Archive for aprilie 26th, 2009
Where is the human spirit? Where is beauty? Where is sacredness?
“Where is the human spirit? It is not, contrary to Descartes, in the pineal gland. It is not in the heart. It is not in the pituitary gland, the liver, the stomach. Take a person apart and it is not there. Reductionism holds that if something exists, we can extract it, isolate it, separate it out. (Notice that here again, religion agrees with science. The soul is distinct from the body and can be separated out.)
Where is beauty? It is in a butterfly, but when we chloroform it, lay it out on the dissecting table, and cut it apart, beauty is gone. Beauty is in a poem, but when we over-analyze the poem to find exactly what is beautiful about it, beauty disappears from that too.

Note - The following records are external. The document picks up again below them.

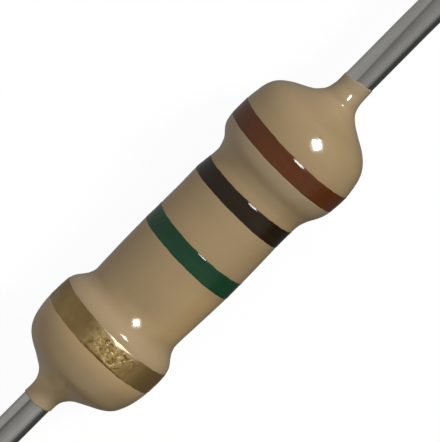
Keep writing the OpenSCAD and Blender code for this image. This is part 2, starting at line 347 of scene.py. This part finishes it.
def paint_ring(name, node, x0, w, low, high, ridge=(0.004, 0.0, 26), ramp_k=2.3, cols=360, n_in=10):
    """A printed ring: a thin layer whose sloping edge stands a little proud; ridge is the extra height
    of the edge on the +X side where the brush left it, the angle it is at and how far round it goes."""
    b = np.arange(cols) * 2 * math.pi / cols
    bb = (b + math.pi) % (2 * math.pi) - math.pi
    extra = ridge[0] * np.exp(-((bb - math.radians(ridge[1])) / math.radians(ridge[2])) ** 2)
    lo = x0 - w / 2 + wave(b, low)
    hi = x0 + w / 2 + wave(b, high)
    h_lo, h_hi = PAINT_T + 0 * b, PAINT_T + extra
    r_lo, r_hi = h_lo * ramp_k * 1.6, h_hi * ramp_k
    # (share of the ramp in from the edge, share of the height)
    ramp = [(0.0, 0.0), (0.10, 0.05), (0.25, 0.20), (0.40, 0.38), (0.55, 0.57), (0.70, 0.75), (0.82, 0.87),
            (0.93, 0.95), (1.08, 0.99), (1.3, 1.0)]
    rows = []
    for u, h in ramp:
        rows.append((lo + u * r_lo, h * h_lo))
    a, z = lo + 1.3 * r_lo, hi - 1.3 * r_hi
    for u in np.linspace(0, 1, n_in + 2)[1:-1]:
        x = a + (z - a) * u
        rows.append((x, PAINT_T + (h_hi - PAINT_T) * np.exp(-((z - x) / 0.035) ** 2)))
    for u, h in ramp[::-1]:
        rows.append((hi - u * r_hi, h * h_hi))
    top = [coat_point(x, b, lift=h + 0.0006) for x, h in rows]
    under = []
    for u in (0.999, 0.75, 0.5, 0.25, 0.001):
        under.append(coat_point(lo + (hi - lo) * u, b, lift=-0.004))
    pts = top + under
    obj = new_mesh(name, np.concatenate(pts), grid_faces(len(pts), cols, closed_rows=True))
    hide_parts(node)
    return obj


paint_brown = paint_ring("ring_brown", "band_brown", 2.18, 0.355,
                         (-0.006, 0.006, 0.002, -0.003, 0.004), (-0.004, 0.010, -0.005, -0.004, 0.006), ridge=(0.014, 13, 26), ramp_k=2.55)
paint_black = paint_ring("ring_black", "band_black", 1.095, 0.345,
                         (0.000, 0.020, 0.000, 0.004, 0.004), (0.023, 0.002, 0.000, 0.000, 0.005), ridge=(0.011, 11, 26), ramp_k=2.55)
paint_green = paint_ring("ring_green", "band_green", -0.095, 0.365,
                         (-0.006, 0.014, -0.003, -0.002, 0.004), (-0.006, -0.006, 0.003, -0.004, 0.005), ridge=(0.006, 13, 26), ramp_k=2.45)
paint_gold = paint_ring("ring_gold", "band_gold", -2.12, 0.445,
                        (-0.002, -0.006, 0.000, -0.004, 0.007), (0.000, -0.008, 0.000, 0.004, 0.007), ridge=(0.015, 12.5, 13), ramp_k=2.6)


# ---------------------------------------------------------------- the wires
def wire(name, node, side):
    cols = 112
    spec = [(CAP_OUT, FOOT_R * 0.5), (CAP_OUT, FOOT_R * 0.92), (CAP_OUT + 0.012, FOOT_R), (CAP_OUT + FOOT_H * 0.35, FOOT_R),
            (CAP_OUT + FOOT_H * 0.6, FOOT_R - 0.08), (CAP_OUT + FOOT_H, LEAD_R + 0.012), (CAP_OUT + FOOT_H + 0.05, LEAD_R)]
    x = np.concatenate([np.arange(3.2, 6.0, 0.08), np.arange(6.0, 31.0, 0.25)])
    spec += [(float(v), LEAD_R) for v in x]
    spec += [(31.12, LEAD_R), (31.20, LEAD_R - 0.004), (31.235, LEAD_R - 0.018), (31.26, LEAD_R - 0.048),
             (31.27, LEAD_R - 0.085), (31.27, LEAD_R * 0.35)]
    wob = soft_field(21 + side, 1.1, 2, 0.0012)
    rows = []
    b = np.arange(cols) * 2 * math.pi / cols
    for a, r in spec:
        xx = side * a
        rr = r + (wob(xx, b) if 3.2 < a < 31 else 0)
        yc = float(off_y(xx)) * float(ease((a - 2.95) / 0.3))
        rows.append(ring_points(xx, rr, cols, yc=yc))
    if side < 0:
        rows = rows[::-1]
    verts = np.concatenate(rows)
    faces = grid_faces(len(rows), cols)
    n = len(verts)
    c0, c1 = rows[0].mean(0), rows[-1].mean(0)
    verts = np.concatenate([verts, [c0, c1]])
    last = (len(rows) - 1) * cols
    for j in range(cols):
        k = (j + 1) % cols
        faces.append((n, k, j))
        faces.append((n + 1, last + j, last + k))
    obj = new_mesh(name, verts, faces)
    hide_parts(node)
    return obj


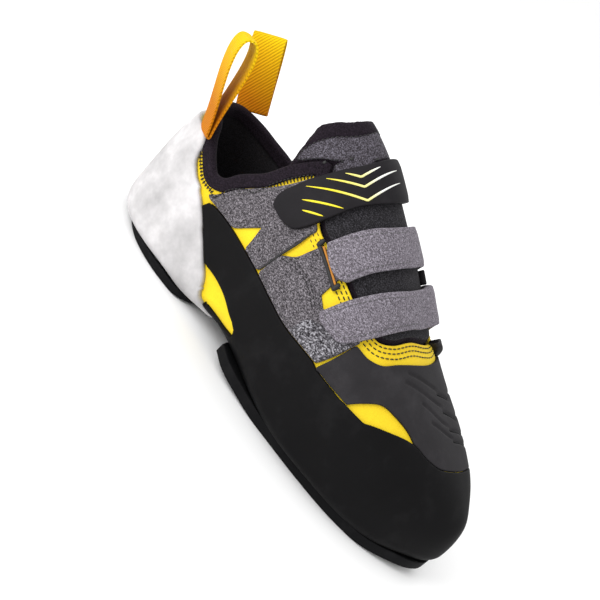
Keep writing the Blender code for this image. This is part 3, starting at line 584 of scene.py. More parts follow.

Beauty is in a painting, but can we reduce it to quantitative measures of color and proportion, and then apply these to the standardized production of beauty? No. Beauty is a relationship, not an objective property, and the mass-production of generic relationships produces, necessarily, an aesthetic that is equally phony, generic, and cheap.
Where is sacredness? Following the same deep ideology as their scientific brethren, the religious authorities have sought to isolate sacredness as well, limiting it to Bibles, crosses, and churches. The furthest extreme of this separation coincides in its genesis with its scientific counterpart, originating in the sixteenth and seventeenth centuries. The Protestant movement progressively excluded the divine from more and more of the human world. Earlier, the Catholic church had removed divinity from ordinary people; now the Protestant reformers began to remove it from Mother Mary and the saints as well, so that all that was left of our original panentheistic world was a single, isolated mote of divinity embodied by Jesus Christ.”